Le Bouddha était très pragmatique, il a dit : « Commencez par quelque chose de très évident : le corps. » Il y a quatre postures possibles : debout, assis, en train de marcher ou allongé. Toutes les autres postures sont des variations de ces quatre-là. Quand nous sommes en train de marcher, nous savons que nous marchons. Quand nous sommes assis, nous savons que nous sommes assis… Naturellement, quand nous sommes debout, assis, allongés… nous sommes totalement inconscients de ce que fait notre corps ! Sauf peut-être les dames qui sont sur des hauts talons, mais normalement, nous n’avons aucune idée de nos mouvements. Nous pouvons avoir la détermination que chaque fois que nous montons les escaliers, nous allons faire attention, prêter attention aux sensations qu’il y a derrière cela. C’est assez extraordinaire, toute la dynamique des mouvements du corps, des pieds, etc. Cela ne veut pas dire qu’il faut marcher lentement. Même en marchant normalement, nous pouvons être conscients du corps, des mouvements, de l’équilibre. Quand nous sommes assis à l’ordinateur, dans un train, peu importe, nous pouvons être conscients des sensations du corps à ce moment-là. Quelle est la posture à cet instant ? Cela ne prend pas de temps. Cela se passe simultanément avec tout le reste. Au lieu de penser à toutes ces pensées exténuantes qui n’ont rien à voir avec quoi que ce soit, reposons juste notre esprit, avec ce qui se passe véritablement dans cet instant, que nous marchions ou que nous soyons assis.

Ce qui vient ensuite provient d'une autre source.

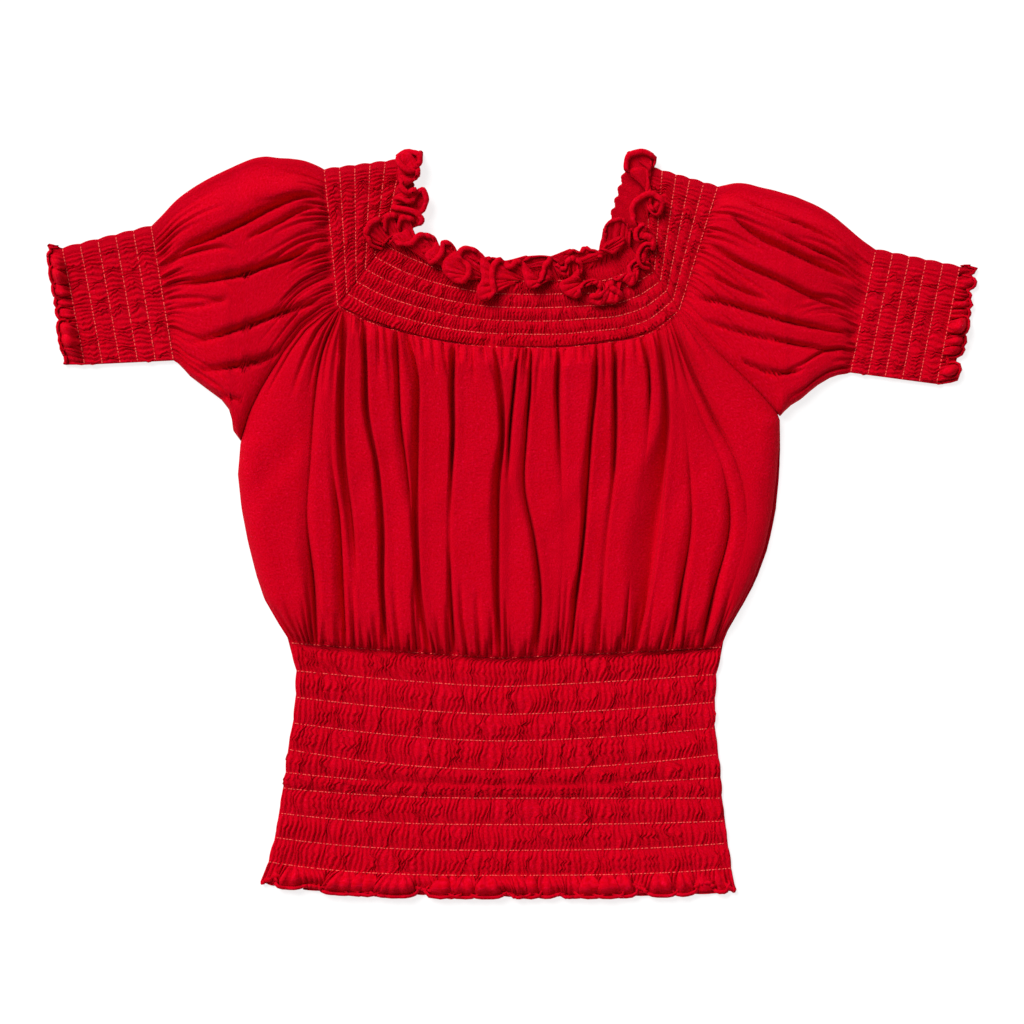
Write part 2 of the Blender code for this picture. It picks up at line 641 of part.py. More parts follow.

Une autre façon de nous entraîner à la pleine conscience est de faire des actions très simples que l’on fait tous les jours et de les faire consciemment. Faites ainsi avec tout ce qui ne demande pas de traitement intellectuel et qui est automatique. Par exemple, lorsque vous vous peignez les cheveux, vous brossez les dents, buvez une tasse de café, mangez, etc. Alors, encore une fois, il suffit d’abandonner toutes nos pensées sur le passé, ou nos projets ou nos fantaisies sur le futur, de laisser tous nos commentaires sur le présent, et de juste détendre l’esprit dans l’instant.

Je suis peut-être en train de manger un très bon plat. Je prends la première bouchée, puis je commence à critiquer. J’aime ou je n’aime pas ? C’était mieux la dernière fois. À la deuxième bouchée, je recommence à être conscient de ce que je suis en train de manger. À la troisième ou à la quatrième, je suis déjà parti ailleurs et, tout d’un coup, l’assiette est vide. Qu’est-ce qui s’est passé ? C’était un très bon repas et je l’ai complètement raté. Pour les enfants, quand ils sont très petits, une journée dure éternellement, parce que tout est nouveau, tout est fascinant. Tout est frais. Pour eux, le temps est infini, mais en grandissant, tout se rétrécit, tout se télescope, parce que les choses ne sont plus fraîches, tout est un peu rassis : nous avons fait cela déjà si souvent. On ne le remarque même plus et, très vite, nous sommes vieux, et nous mourons. On se demande ce qui est arrivé de notre vie. Nous ne ratons pas simplement les choses difficiles, mais les belles choses aussi. Si nous étions véritablement plus conscients, si nous nous entraînions vraiment, si nous reprogrammions notre esprit, ce serait comme le Bouddha l’a dit : le « chemin vers la libération ». Il n’a pas dit : « C’est un truc que vous pouvez faire si vous avez un peu de temps. » Il a dit : « Le chemin vers la libération, c’est d’être conscient, c’est de s’éveiller. » En étant plus conscient du présent, en étant plus éveillé et plus attentif, notre esprit commence à s’éclaircir, et nous ressentons les choses comme si elles nous arrivaient pour la première fois, de manière fraîche, claire et limpide, sans avoir à toujours porter des jugements, en ressentant juste les choses telles qu’elles sont. Et en soi, cela met une lumière tout à fait nouvelle sur notre vie.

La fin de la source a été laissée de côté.